NEWPORT, Maine — It took four tries, but the Regional School Unit 19’s board of directors passed a measure to bring a $2.8 million loan to voters of the district.
During a meeting at Nokomis Regional High School on Wednesday night, the board passed the measure 12 to 4 after failing to agree on what the loan attempt would look like during three previous proposals.
The loan will come with provisions on the ballot. The board will come up with conditions to liquidate assets to put toward the principal.
Superintendent Greg Potter suggested during a previous meeting that the superintendent’s office in Newport could be sold and may fetch as much as $350,000. The district office could then be moved to St. Albans Consolidated School while moving grades 2, 3 and 4 to Corinna Elementary School and Hartland Consolidated School.
A loan is being sought to help the district address a $3.6 million budget shortfall caused by serious errors in previous budgets — including the fact that member towns were not billed for their obligations to the school district. The district already has cut $1.6 million from the budget for this school year.
Several members of the audience that numbered about 75, offered their opinion on the subject.
“The facts of the matter are, we have these debts to pay, and we need to pay them, and we need to take that responsibility to show our children and everyone else that we’re able to do that and are willing to do it,” said Brent Mullis of Corinna. “My thought is, if we’re in a situation where we need to pay $2.9 million, we need to bite the bullet and pay it.”
Some members of the board of directors said they could not bring the same $2.9 million figure back to the voters because it had already been voted down.
“I’m not comfortable with $2.9 [million] again, because the public has spoken,” said Patricia Gallison of St. Albans. “The comment I’ve heard in my town is that it feels like a slap in the face to people. They’ve already voted it down, let’s bring back a different number.”
There was discussion about breaking up the loan in two separate parts — the first to repay the $1.5 million revenue anticipation note to Androscoggin Bank, and the other half to pay off other debts.

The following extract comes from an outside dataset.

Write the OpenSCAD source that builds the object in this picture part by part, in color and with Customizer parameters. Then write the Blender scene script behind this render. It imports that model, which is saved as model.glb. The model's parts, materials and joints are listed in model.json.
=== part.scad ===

A $2.5 million loan broken into two parts was defeated 12 to 4; a $2.5 million loan with the same provisions that eventually passed was defeated 10 to 6; and a $2.9 million loan without provisions was also defeated 11 to 5.
A one-month districtwide shutdown was not on the evening’s agenda, and therefore, wasn’t voted on.
Potter proposed a districtwide winter shutdown comprised of 18 student school days if the loan is not passed by voters. The move would allow the district to better manage its cash flow, he said.
“If you have a hiatus, essentially there will be certain categories of support staff folks — drivers, school-year employees, hourlies, food service workers, those kinds of folks — that aren’t going to be getting a payroll during the shutdown,” Potter said last week. “They’ll be working their days in the summer. It will allow us to pay our bills and get caught up with a number of vendors and it will allow us to manage our cash flow because this is an emergency. It still is. It hasn’t changed because the public said no to the loan. We’re still in it. We’re in the thick of it. It isn’t getting any better unless we take some measures.”
The proposed shutdown would begin March 15 and end April 15. April vacation would be canceled. Instead, four student days would be added to that week.
“That kind of disruption is really going to affect [students] greatly,” said one member of the committee Tuesday. “It’s not going to be easy to get caught up.”
“I’m not convinced that it’s a valid argument to say that learning is going to be harmed,” Potter said. “I think that it’s not a good thing that we’re taking a break, but it’s potentially a major inconvenience.”
The shutdown would move the last day of school to July 3, barring anymore snow days.
It’s unclear what that would mean for graduating seniors.
“I don’t feel that it’s right that seniors should graduate 18 days earlier than the rest of the [school],” said committee member Dan Costain. “That needs to be pushed back as well.”
The shutdown would be discussed at the next scheduled board of directors meeting on Feb. 12.